Sunday, May 22, 2011

Lottery

Have you heard of the HK$100 million Mark Six dream? Of course you have. Everyone has.

I'll confess it; I'm kind of tired of lottery winner frenzy. Maybe it has something to do with the earliest adaptation level theory study on overall life happiness among lottery winners.

This might not be news to you, but in case it is you should hear the experiment in which psychologists compared a sample of major lottery winners with normal controls, and also with paraplegic accident victims. At issue in this case wasn't the level of happiness immediately following the event (of the miserable accident or the lottery win). At issue was simply their effect one year after the event. In the end, the differences in happiness levels among the three groups were not as pronounced as we might expect. Both paraplegics and lottery winners were surprisingly close to normal levels of life satisfaction. What strikes me most about the study was that lottery winners took significantly less pleasure from a series of mundane events.

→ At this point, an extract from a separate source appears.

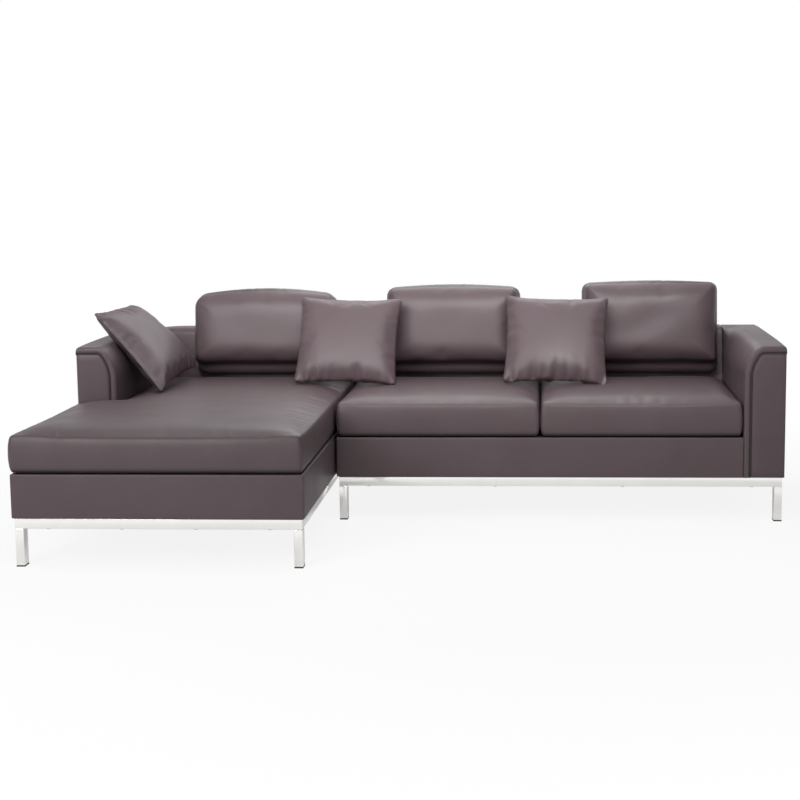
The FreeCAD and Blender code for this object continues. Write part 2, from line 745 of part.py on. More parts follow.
def scatter_form():
    """Square pillow lying flat: pointed corners, sides drawn in at the seam, both faces crowned."""
    corners = rectangle(-SCATTER_WIDTH / 2, SCATTER_WIDTH / 2, -SCATTER_HEIGHT / 2, SCATTER_HEIGHT / 2)
    levels = []
    for step in range(-CROWN_STEPS, CROWN_STEPS + 1):
        angle = math.pi / 2 * step / CROWN_STEPS
        rise = math.sin(angle)
        toward = 1 - math.cos(angle)
        bow = -SCATTER_DRAWN_IN + (SCATTER_DRAWN_IN + SCATTER_FULLNESS) * abs(rise)
        radius = SCATTER_CORNER + (SCATTER_FACE_CORNER - SCATTER_CORNER) * abs(rise)
        levels.append((SCATTER_HALF * rise, SCATTER_RUN * toward, radius, [bow] * 4))
    return soft_loft(corners, levels)


def leaning_scatter(x, turn):
    """Scatter cushion that leans on two neighbouring back cushions."""
    form = scatter_form()
    form.rotate(Vec(0, 0, 0), Vec(0, 0, 1), -turn)
    form.rotate(Vec(0, 0, 0), Vec(1, 0, 0), 90 - SCATTER_LEAN)
    lean = math.radians(SCATTER_LEAN)
    middle = Z_SEAT_TOP + SCATTER_FOOT + SCATTER_HEIGHT / 2 * math.cos(lean)
    front = back_face(middle) - (BACK_CUSHION_SIDE + BACK_CUSHION_CROWN) / math.cos(RAKE)
    form.translate(Vec(x, front - SCATTER_GAP, middle))
    return form


def arm_scatter():
    """Scatter cushion that stands on a corner and leans on the chaise arm."""
    up = Vec(ARM_SCATTER_UP)
    up.normalize()
    along = Vec(ARM_SCATTER_ALONG)
    along = along - up * along.dot(up)
    along.normalize()
    face = along.cross(up)
    middle = ARM_SCATTER_FOOT + along * (SCATTER_WIDTH / 2) + up * (SCATTER_HEIGHT / 2)
    matrix = FreeCAD.Matrix(
        along.x, up.x, face.x, middle.x,
        along.y, up.y, face.y, middle.y,
        along.z, up.z, face.z, middle.z,
        0, 0, 0, 1)
    form = scatter_form()
    form.Placement = FreeCAD.Placement(matrix)
    return form


def save_module(module):
    for side, rail in metal_rails(module).items():
        save(rail, module + "_" + side + "_metal_rail")
    save(legs(module), module + "_legs")
    save(glides(module), module + "_glides")
    save(frame_screws(module), module + "_frame_screws")
    save(end_boards(module), module + "_end_boards")
    save(side_boards(module), module + "_side_boards")
    save(slats(module), module + "_slats")
    save(webbing(module), module + "_webbing")
    save(deck_pad(module), module + "_deck_pad")
    save(dust_cloth(module), module + "_dust_cloth")
    save(back_cover(module), module + "_back_cover")
    save(back_frame(module), module + "_back_frame")


def save_arm(name, side, y_front, z_front):
    save(arm_cover(side, y_front, z_front), name + "_arm_cover")
    save(arm_front_panel(side, y_front, z_front), name + "_arm_front_panel")
    save(arm_welt(side, y_front, z_front), name + "_arm_welt")
    save(arm_frame(side, y_front), name + "_arm_frame")


def main():
    os.makedirs("parts", exist_ok=True)
    save_module("chaise")
    save_module("sofa")
    for name, panel in base_panels().items():
        save(panel, name)
    save_arm("left", -1, Y_CHAISE_ARM, Z_DECK)
    save_arm("right", 1, Y_SOFA, Z_BASE)
    save(module_brackets(), "module_brackets")
    save(module_bolts(), "module_bolts")
    for name, corners in seat_outlines().items():
        core = seat_core(corners)
        save(seat_form(corners).cut(core), name + "_seat_cushion")
        save(core, name + "_seat_core")
    save(back_cushion(LEFT_CUSHION_WIDTH, LEFT_CUSHION_HEIGHT, LEFT_CUSHION_ARCH,
                      LEFT_CUSHION_CORNER, LEFT_CUSHION_CENTRE), "left_back_cushion")
    save(back_cushion(MIDDLE_CUSHION_WIDTH, MIDDLE_CUSHION_HEIGHT, MIDDLE_CUSHION_ARCH,
                      MIDDLE_CUSHION_CORNER, MIDDLE_CUSHION_CENTRE), "middle_back_cushion")
    save(back_cushion(RIGHT_CUSHION_WIDTH, RIGHT_CUSHION_HEIGHT, RIGHT_CUSHION_ARCH,
                      RIGHT_CUSHION_CORNER, RIGHT_CUSHION_CENTRE), "right_back_cushion")
    save(arm_scatter(), "arm_scatter_cushion")
    save(leaning_scatter(CENTRE_SCATTER_CENTRE, CENTRE_SCATTER_TURN), "centre_scatter_cushion")
    save(leaning_scatter(RIGHT_SCATTER_CENTRE, RIGHT_SCATTER_TURN), "right_scatter_cushion")


main()
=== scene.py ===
import json
import math

import bmesh
import bpy
import numpy as np
from bpy.props import FloatProperty, FloatVectorProperty, PointerProperty
from mathutils import Matrix, Vector


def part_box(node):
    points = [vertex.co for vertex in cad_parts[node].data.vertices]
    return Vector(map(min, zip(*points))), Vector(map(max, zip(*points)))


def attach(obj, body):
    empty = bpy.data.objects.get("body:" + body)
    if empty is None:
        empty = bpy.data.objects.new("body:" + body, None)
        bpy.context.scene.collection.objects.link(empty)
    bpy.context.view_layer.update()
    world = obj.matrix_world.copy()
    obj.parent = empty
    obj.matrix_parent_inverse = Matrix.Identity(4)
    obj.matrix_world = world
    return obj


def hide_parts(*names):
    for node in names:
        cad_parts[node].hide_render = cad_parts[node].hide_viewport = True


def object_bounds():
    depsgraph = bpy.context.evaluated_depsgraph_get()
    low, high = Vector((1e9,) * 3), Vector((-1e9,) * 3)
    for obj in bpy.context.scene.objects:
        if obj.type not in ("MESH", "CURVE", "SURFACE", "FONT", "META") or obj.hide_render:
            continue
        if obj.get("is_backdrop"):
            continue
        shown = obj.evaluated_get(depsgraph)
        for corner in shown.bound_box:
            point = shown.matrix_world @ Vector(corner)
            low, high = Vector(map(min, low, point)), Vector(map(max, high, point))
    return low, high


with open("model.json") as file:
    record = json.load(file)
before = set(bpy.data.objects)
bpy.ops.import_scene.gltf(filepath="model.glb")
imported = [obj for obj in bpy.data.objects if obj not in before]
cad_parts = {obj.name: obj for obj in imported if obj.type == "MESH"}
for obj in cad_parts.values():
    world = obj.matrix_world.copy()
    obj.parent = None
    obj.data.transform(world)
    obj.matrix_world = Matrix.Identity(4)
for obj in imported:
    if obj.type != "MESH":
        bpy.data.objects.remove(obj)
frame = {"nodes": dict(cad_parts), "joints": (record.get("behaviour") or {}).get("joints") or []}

bl_info = {
    "name": "Corner sofa",
    "version": (1, 0, 0),
    "blender": (4, 5, 0),
    "location": "3D View > Sidebar > Sofa",
    "description": "Leather, chrome and stuffing of a corner sofa with a chaise",
    "category": "Object",
}

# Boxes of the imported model, in metres
CAD_LOW, CAD_HIGH = (np.array(corner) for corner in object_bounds())


def node_box(node):
    """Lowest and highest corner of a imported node, as arrays."""
    low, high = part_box(node)
    return np.array(low), np.array(high)


def joint_axis(name):
    """Axis of a packed joint."""
    found = [joint for joint in frame["joints"] if joint["name"] == name]
    return np.array(found[0]["axis"], float)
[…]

These ideas dovetail with my recent reading. In his book The Upside of Irrationality: The Unexpected Benefits of Defying Logic at Work and at Home, Dan Ariely talked about how we get used to (with time) the euphoric feeling or painful experience. The point is that, in his words, even if you feel strongly about something in the short term, in the long term things will probably not leave you as ecstatic or as miserable as you expect.